Being motivated by a desire to increase Government spending, it would increase the overall tax burden as well, Mr Kerr said.

"If New Zealand were really serious about retaining or attracting the skills of outstanding innovators, entrepreneurs, artists and sportspeople, it ought to be setting a goal of applying a flat income tax of no more than, say, 20 per cent," he said.

"By going in the opposite direction, Labour will be sending a strong signal to productive people with international skills to migrate to countries with higher average incomes and/or lower overall tax burdens."

While compassion for those in hardship justified a tax-funded safety net, it did not justify a progressive tax scale.
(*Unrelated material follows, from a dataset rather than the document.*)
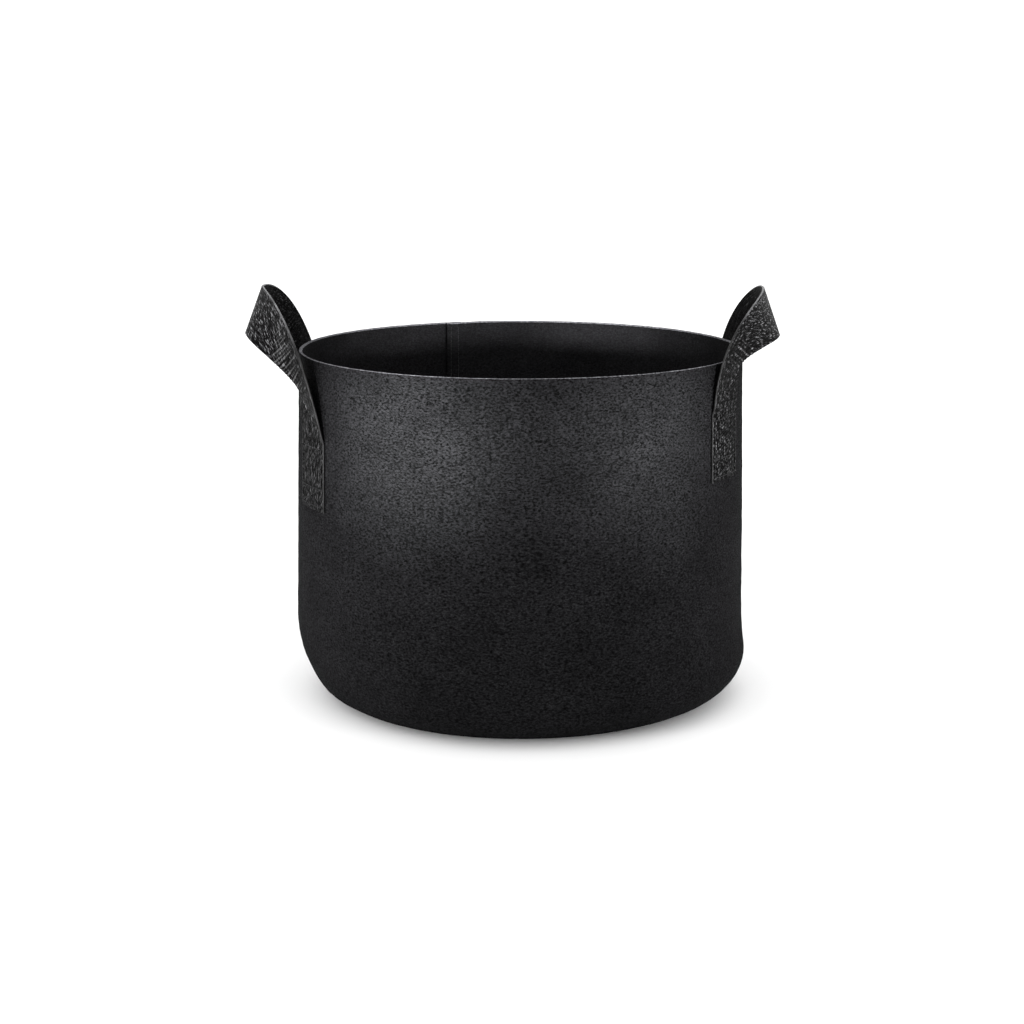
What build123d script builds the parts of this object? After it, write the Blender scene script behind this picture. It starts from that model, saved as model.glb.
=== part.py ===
from build123d import *
import os
from math import cos, degrees, radians, sin

# Fabric grow bag: a felt tube on a felt base, with a loop handle of flat webbing on each side.
# Origin at the centre of the underside, +Z up, handles at -X and +X. Millimetres.

# ---- felt body ----
HEIGHT = 239.0            # floor to the raw rim
RIM_RADIUS = 151.0        # outside, at the rim
BELLY_RADIUS = 154.5      # outside, where the bottom corner starts
CORNER_RADIUS = 36.0      # outside radius of the soft bottom corner
FELT = 2.5                # thickness of the felt
SEAM_ANGLE = 62.0         # where the base joins the wall, degrees round the bottom corner
ALLOWANCE = 8.0           # felt turned in past the base seam
LAP_WIDTH = 12.0          # overlap of the wall panel's two ends
LAP_AZIMUTH = 109.3       # place of that overlap, degrees from +X
LAP_BOTTOM = 44.0         # where that overlap ends, above the bottom corner

# ---- webbing and thread ----
WEB_WIDTH = 38.0
WEB = 1.5                 # thickness of the webbing
THREAD = 0.6              # width of a sewn line
PROUD = 0.4               # how far a sewn line stands above the cloth
STITCH_INSET = 3.0        # sewn line in from the webbing's edges
TACK_HEIGHT = 12.0        # height of the closed box of stitching at the foot of each leg
ROW_GAP = 6.0             # between the two rows along the wall seam
BEND_GAP = 0.4            # clear space where a strap folds
STAND_OFF = 0.65          # clear space between a loose strap and the felt

# ---- handles: each is described as if it stood at +X, then turned to its place ----
# Heights are above the floor and reaches are from the bag's axis. The strap leaves the wall along
# a slanting fold, and its upper and lower edges then follow one curve each up to the peak.
SPREAD = 23.2             # degrees from the middle of a handle to the middle of each leg
LEFT = {"turn": 183.2, "front": 1, "foot": 141.0, "sewn_top": 186.0, "flare": 14.7, "fold": 0.27,
        "upper": {"leaves": 191.8, "run": 90.5, "round": 21.7, "reach": 173.1, "peak": 282.1},
        "lower": {"leaves": 215.7, "run": 9.9, "round": 33.8, "reach": 185.4, "peak": 249.4}}
RIGHT = {"turn": -5.8, "front": -1, "foot": 162.0, "sewn_top": 206.0, "flare": 4.0, "fold": 0.27,
         "upper": {"leaves": 212.0, "run": 50.1, "round": 70.0, "reach": 163.2, "peak": 281.2},
         "lower": {"leaves": 232.0, "run": 9.0, "round": 33.1, "reach": 174.8, "peak": 248.7}}
NECK_STATIONS = 5         # from the slanting fold to the bend at the rim
GRIP_STATIONS = 9         # from the bend at the rim to the peak, on each half
STEP = 0.01               # share of a curve used to find its direction

CORNER_X = BELLY_RADIUS - CORNER_RADIUS


def wall_radius(z):
    """Outside radius of the felt wall at height z, above the bottom corner."""
    share = (z - CORNER_RADIUS) / (HEIGHT - CORNER_RADIUS)
    return BELLY_RADIUS + (RIM_RADIUS - BELLY_RADIUS) * share


def corner_sector(inner, outer, start, end):
    """Part of the bottom corner's section, angles in degrees below the horizontal."""
    centre = (CORNER_X, CORNER_RADIUS)
    outside = CenterArc(centre, outer, -start, start - end)
    inside = CenterArc(centre, inner, -start, start - end)
    return make_face([outside, Line(outside @ 0, inside @ 0), inside, Line(inside @ 1, outside @ 1)])


def wall_strip(inner, outer, bottom, top):
    """Section that follows the wall's slope, offset from its outside face by inner to outer."""
    low, high = wall_radius(bottom), wall_radius(top)
    corners = [(low + inner, bottom), (low + outer, bottom), (high + outer, top), (high + inner, top)]
    return make_face(Polyline(*corners, close=True))


def patch(inner, outer, bottom, top, azimuth, width):
    """Piece of cloth wrapped on the wall: width is measured round the bag."""
    angle = degrees(width / wall_radius((bottom + top) / 2))
    solid = revolve(Plane.XZ * wall_strip(inner, outer, bottom, top), Axis.Z, angle)
    return Rot(0, 0, azimuth - angle / 2) * solid


def seam_turn(depth):
    """Angle that a thickness takes up half way along the seam allowance."""
    return degrees(depth / (CORNER_RADIUS - FELT - ALLOWANCE / 2))


def wall_panel():
    tube = wall_strip(-FELT, 0, CORNER_RADIUS, HEIGHT)
    corner = corner_sector(CORNER_RADIUS - FELT, CORNER_RADIUS, 0, SEAM_ANGLE)
    turned_in = corner_sector(CORNER_RADIUS - FELT - ALLOWANCE, CORNER_RADIUS - FELT,
                              SEAM_ANGLE - seam_turn(FELT), SEAM_ANGLE)
    shell = revolve(Plane.XZ * (tube + corner + turned_in), Axis.Z, 360)
    lap = patch(-2 * FELT, -FELT, LAP_BOTTOM, HEIGHT, LAP_AZIMUTH, LAP_WIDTH)
    return shell + lap


def base_panel():
    disc = make_face(Polyline((0, 0), (CORNER_X, 0), (CORNER_X, FELT), (0, FELT), close=True))
    corner = corner_sector(CORNER_RADIUS - FELT, CORNER_RADIUS, SEAM_ANGLE, 90)
    turned_in = corner_sector(CORNER_RADIUS - FELT - ALLOWANCE, CORNER_RADIUS - FELT,
                              SEAM_ANGLE, SEAM_ANGLE + seam_turn(FELT))
    return revolve(Plane.XZ * (disc + corner + turned_in), Axis.Z, 360)


def wall_seam_thread():
    """Two rows down the lap, showing on the inside and on the outside."""
    turn = degrees(ROW_GAP / 2 / RIM_RADIUS)
    rows = []
    for azimuth in (LAP_AZIMUTH - turn, LAP_AZIMUTH + turn):
        rows.append(patch(-2 * FELT - PROUD, -2 * FELT, LAP_BOTTOM + 2, HEIGHT - 2, azimuth, THREAD))
        rows.append(patch(0, PROUD, LAP_BOTTOM + 2, HEIGHT - 2, azimuth, THREAD))
    return Compound(rows)


def base_seam_thread():
    """The row that holds the two seam allowances together, showing on both of them."""
    middle = CORNER_RADIUS - FELT - ALLOWANCE / 2
    rings = []
    for turn, proud in ((-seam_turn(FELT), -seam_turn(PROUD)), (seam_turn(FELT), seam_turn(PROUD))):
        start, end = sorted((SEAM_ANGLE + turn, SEAM_ANGLE + turn + proud))
        section = corner_sector(middle - THREAD / 2, middle + THREAD / 2, start, end)
        rings.append(revolve(Plane.XZ * section, Axis.Z, 360))
    return Compound(rings)


def placed(handle, shape):
    """A shape made at +X, turned to the handle's place on the bag."""
    return Rot(0, 0, handle["turn"]) * shape


def leg(handle, end):
    """Sewn part of the strap; end is -1 or 1 for the half at -Y or +Y before the handle is turned."""
    top = handle["sewn_top"] - BEND_GAP
    return placed(handle, patch(0, WEB, handle["foot"], top, end * SPREAD, WEB_WIDTH))


def leg_stitching(handle, end):
    """Sewn outline of a leg, with a closed box across its foot."""
    azimuth = end * SPREAD
    width = WEB_WIDTH - 2 * STITCH_INSET
    low, high = handle["foot"] + STITCH_INSET, handle["sewn_top"] - BEND_GAP - STITCH_INSET
    middle = low + TACK_HEIGHT
    outline = patch(WEB, WEB + PROUD, low, high, azimuth, width)
    for bottom, top in ((low, middle), (middle, high)):
        bottom, top = bottom + THREAD, top - THREAD
        outline -= patch(WEB / 2, WEB + 2 * PROUD, bottom, top, azimuth, width - 2 * THREAD)
    return placed(handle, outline)


def wall_point(name, height):
    """Where the upper or lower edge of a loose strap lies on the wall, in the half at -Y."""
    turn = radians(SPREAD)
    outward = Vector(cos(turn), -sin(turn), 0) * (wall_radius(height) + STAND_OFF + WEB / 2)
    across = Vector(-sin(turn), -cos(turn), 0) * (WEB_WIDTH / 2)
    return outward + (across if name == "upper" else -across) + Vector(0, 0, height)


def leaving(handle):
    """Direction of the strap once it has folded away from the wall."""
    fold = wall_point("lower", handle["lower"]["leaves"]) - wall_point("upper", handle["upper"]["leaves"])
    return Vector(0, 0, 1).rotate(Axis((0, 0, 0), fold), handle["flare"])


def edge_point(handle, name, t):
    """Point on one edge: t runs from -1 at the sewn top to 0 at the slanting fold and 1 at the peak."""
    edge = handle[name]
    if t < 0:
        return wall_point(name, edge["leaves"] + (edge["leaves"] - handle["sewn_top"]) * t)
    start = wall_point(name, edge["leaves"])
    peak = Vector(edge["reach"], 0, edge["peak"])
    points = [start, start + leaving(handle) * edge["run"], peak - Vector(0, edge["round"], 0), peak]
    s = 1 - t
    return points[0] * s**3 + points[1] * (3 * s * s * t) + points[2] * (3 * s * t * t) + points[3] * t**3


def strap_corners(handle, t):
    """Corners of the webbing's cross-section in the half at -Y."""
    upper, lower = edge_point(handle, "upper", t), edge_point(handle, "lower", t)
    ahead, behind = ((edge_point(handle, "upper", t + d) + edge_point(handle, "lower", t + d)) / 2
                     for d in (STEP, -STEP))
    half_web = (ahead - behind).cross(upper - lower).normalized() * (WEB / 2)
    return [upper + half_web, upper - half_web, lower - half_web, lower + half_web]


def strap_section(handle, t, end):
    """Cross-section of the webbing, in the half at -Y (end -1) or mirrored to +Y (end 1)."""
    return make_face(Polyline(*[(p.X, -end * p.Y, p.Z) for p in strap_corners(handle, t)], close=True))


def neck(handle, end):
    """Loose strap between the sewn leg and the bend at the rim."""
    stations = [-1.0] + [handle["fold"] * i / (NECK_STATIONS - 1) for i in range(NECK_STATIONS)]
    return placed(handle, loft([strap_section(handle, t, end) for t in stations], ruled=True))


def lower_edge_speed(handle):
    """Length of the lower edge per unit of t at the bend by the rim."""
    ahead, behind = (edge_point(handle, "lower", handle["fold"] + d) for d in (STEP, -STEP))
    return (ahead - behind).length / (2 * STEP)


def grip(handle):
    """The loop above the bend at the rim, from one end to the other over the peak."""
    start = handle["fold"] + BEND_GAP / lower_edge_speed(handle)
    stations = [start + (1 - start) * i / (GRIP_STATIONS - 1) for i in range(GRIP_STATIONS)]
    one_half = [strap_section(handle, t, -1) for t in stations]
    other_half = [strap_section(handle, t, 1) for t in reversed(stations[:-1])]
    return placed(handle, loft(one_half + other_half, ruled=True))


def build_nodes():
    nodes = {
        "wall_panel": wall_panel(),
        "base_panel": base_panel(),
        "wall_seam_thread": wall_seam_thread(),
        "base_seam_thread": base_seam_thread(),
    }
    for name, handle in (("left", LEFT), ("right", RIGHT)):
        for place, end in (("front", handle["front"]), ("back", -handle["front"])):
            nodes[f"{name}_handle_{place}_leg"] = leg(handle, end)
            nodes[f"{name}_handle_{place}_stitching"] = leg_stitching(handle, end)
            nodes[f"{name}_handle_{place}_neck"] = neck(handle, end)
        nodes[f"{name}_handle_grip"] = grip(handle)
    return nodes


os.makedirs("parts", exist_ok=True)
for node, shape in build_nodes().items():
    shape.label = node
    export_step(shape, f"parts/{node}.step")
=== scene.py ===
from math import cos, pi, radians, sin

import bpy
import numpy as np
from mathutils import Matrix, Vector, noise


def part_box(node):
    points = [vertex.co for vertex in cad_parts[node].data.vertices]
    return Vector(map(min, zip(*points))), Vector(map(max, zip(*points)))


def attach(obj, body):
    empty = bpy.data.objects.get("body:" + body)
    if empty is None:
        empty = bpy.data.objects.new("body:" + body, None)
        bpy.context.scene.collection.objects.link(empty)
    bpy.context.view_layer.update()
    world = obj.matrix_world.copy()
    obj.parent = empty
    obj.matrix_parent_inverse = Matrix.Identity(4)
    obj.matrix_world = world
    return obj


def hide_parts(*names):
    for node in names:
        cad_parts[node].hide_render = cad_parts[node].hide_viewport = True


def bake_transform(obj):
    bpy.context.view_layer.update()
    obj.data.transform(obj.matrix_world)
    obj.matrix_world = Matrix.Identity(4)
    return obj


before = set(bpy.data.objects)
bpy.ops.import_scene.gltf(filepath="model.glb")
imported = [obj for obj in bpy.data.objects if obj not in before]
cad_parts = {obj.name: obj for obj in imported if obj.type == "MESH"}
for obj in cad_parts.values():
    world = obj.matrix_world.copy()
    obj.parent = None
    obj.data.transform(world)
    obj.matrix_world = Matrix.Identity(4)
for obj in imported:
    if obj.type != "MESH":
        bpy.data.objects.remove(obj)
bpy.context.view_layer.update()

# Fabric grow bag: black felt tube and base, a webbing loop handle on each side. Metres.

MM = 0.001

# ---- sizes read from the frame ----
wall_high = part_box("wall_panel")[1]
HEIGHT = wall_high[2]
BELLY_RADIUS = wall_high[0]

# ---- felt ----
RIM_NARROWING = 3.5 * MM      # the rim is this much tighter than the belly
CORNER_RADIUS = 36 * MM
FELT = 2.5 * MM
SEAM_ANGLE = radians(62)      # where the base joins, measured round the bottom corner
SEAM_BEND = 2.2 * MM          # how tightly each panel's edge turns in there
SEAM_EASE = 30 * MM           # height over which the wall's waves grow above the seam
ALLOWANCE = 8 * MM
SQUEEZE = 0.12 * MM           # how far the thread presses each panel's felt in at the base seam
LAP_WIDTH = 12 * MM
LAP_AZIMUTH = radians(109.3)
LAP_BOTTOM = 44 * MM
LAP_TURN = LAP_WIDTH / (BELLY_RADIUS - RIM_NARROWING)   # the lap's width as an angle
LAP_EASE = 1.3                # lap widths over which the wall moves in to pass under itself
LAP_STEP = FELT + 0.25 * MM   # how far in it moves
ROW_GAP = 6 * MM              # between the two rows of stitches down the lap
SEAM_TOP = 15 * MM            # no turned-in edge of the base seam stands higher
WAVE = 1.3 * MM               # height of the wall's slow waves
LUMP = 0.22 * MM              # height of its small unevenness
GRAIN = 0.12 * MM             # height of the felt's tufts
SAG, SAG_FROM, SAG_OVER = 5.5 * MM, 30 * MM, 90 * MM      # at -X: how far in, from where, over what
FILL, FILL_FROM, FILL_OVER = 2.4 * MM, 60 * MM, 70 * MM   # at +X: how far out, from where, over what
SLUMP_HEIGHT, SLUMP_REACH = 22 * MM, 20 * MM              # where both are most, and how far they reach
EDGE_ROWS = 3                 # mesh rows that round a cut edge
WALL_COLUMNS = 400
BASE_COLUMNS = 300
BASE_FLAT_ROWS = 40
BASE_BEND_ROWS = 7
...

Issues related to income distribution should largely be addressed through welfare, rather than tax, policies, Mr Kerr said.

"When all is said and done, envy turns out to be the only real motivation for a progressive tax scale."

* Meanwhile, Labour's finance spokesman, Dr Michael Cullen, yesterday poured scorn on the view that tax rates, and the total tax take, must continue to fall "or some kind of economic nuclear winter will descend upon us."

Reasearch commissioned by the Inland Revenue's now-disbanded taxation economics team concluded the growth-maximising tax take was about 20 per cent of GDP.

But in the end, all it showed was that since the 1930s New Zealand's growth rate was highest at times when that was the tax take, Dr Cullen said.

"For that fact there are obvious explanations which are completely unrelated to taxation: the recovery from the Depression, the Second World War, and the Korean War wool boom," he said.

"If we compare OECD countries today we can find no clear relationship at all. The only two in which the tax take is less than 25 per cent of GDP are Mexico and Turkey. Amongst the rest it is very hard to draw any conclusions except that where taxation contributes to very high non-wage labour costs this does seem to be associated with high levels of structural unemployment.

"Even in these cases, such costs are also usually to be found in countries where there are rigid labour markets, which may be the more important factor."